Michael Kennedy of TIWN Magazine Interviews Andy Bracken
- Andy Bracken
- Apr 6
- 9 min read
Interview reproduced with kind permission from Michael Kennedy at TIWN Magazine at TIWN Media Ltd.
Author of 15 published novels, a record label owner since 2004, and music lover since infancy, Andy Bracken hails from Coventry, lives in the USA, grew up through post-punk, inherited a love of 50s and 60s music, and has never stopped listening… Particularly to music, but sometimes even to good advice.

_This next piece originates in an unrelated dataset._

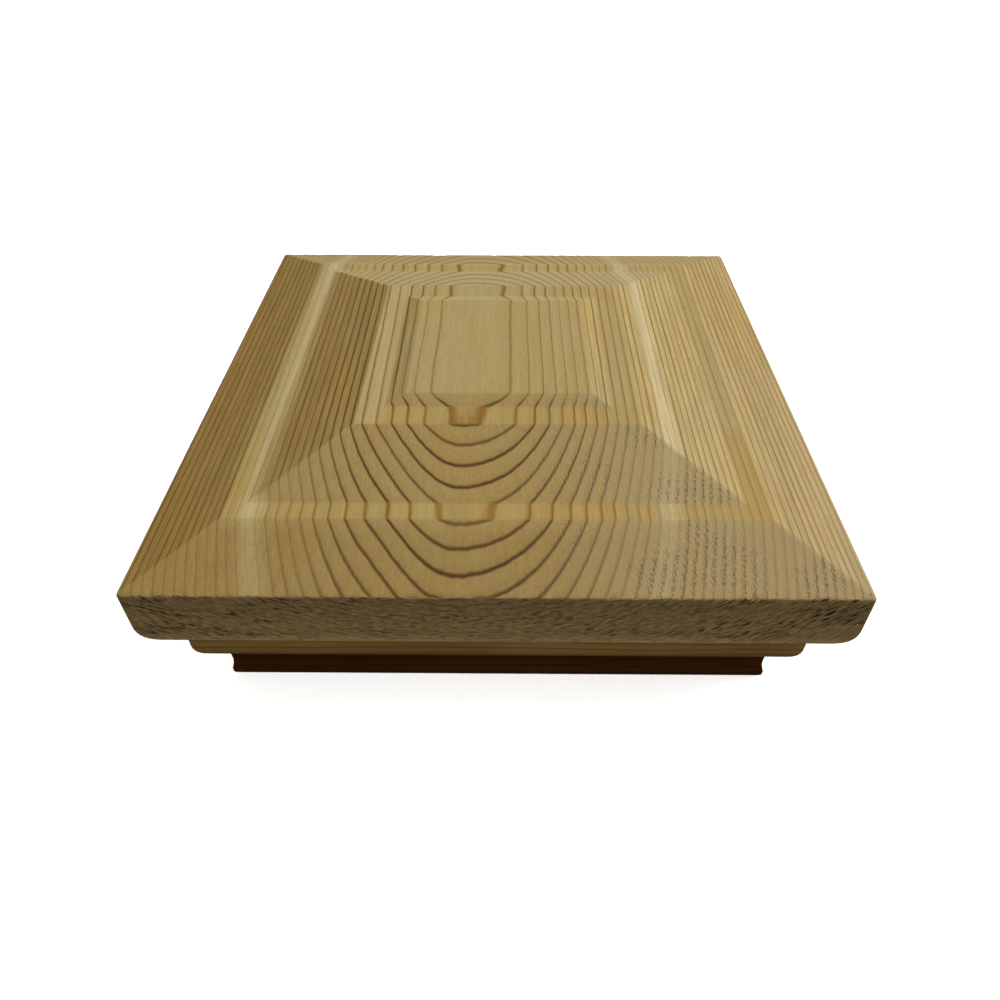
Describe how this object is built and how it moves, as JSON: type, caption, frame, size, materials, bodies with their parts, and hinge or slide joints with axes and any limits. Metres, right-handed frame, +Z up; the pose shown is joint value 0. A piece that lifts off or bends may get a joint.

I try to write stories that I’d like to read, about things I’d like to read about. They’re very honest books, I think. The best bit of it all, though, is the friends I’ve made through my books. They tend to attract like-minded people.
I was introduced to your work by a mutual friend, Phil Rogers…
Never heard of him! He calls himself Philip these days, just so you know.
…who told me that I ‘had to read Worldly Goods’ by a Welsh guy, living in America, called Andy Bracken…
The Welsh thing isn’t quite true. I mean, I do qualify to play football for Wales via grand-parentage. Unfortunately, I don’t qualify through ability.
My Granny was from Pontardawe, and her parents managed a post office in the area. My aunt was born there, but only because of the Blitz. It was too dangerous in Cov at the time. By the time my Mum came along in ’43, it was safer. Anyway, in the 70s my great-gran came to live with my aunt.
Thus, I grew up eating Welsh cakes cooked on a raised griddle. Still warm with sugar sprinkled on top! And we’d go to The Gower as kids. The sand and sea there are as good as anywhere.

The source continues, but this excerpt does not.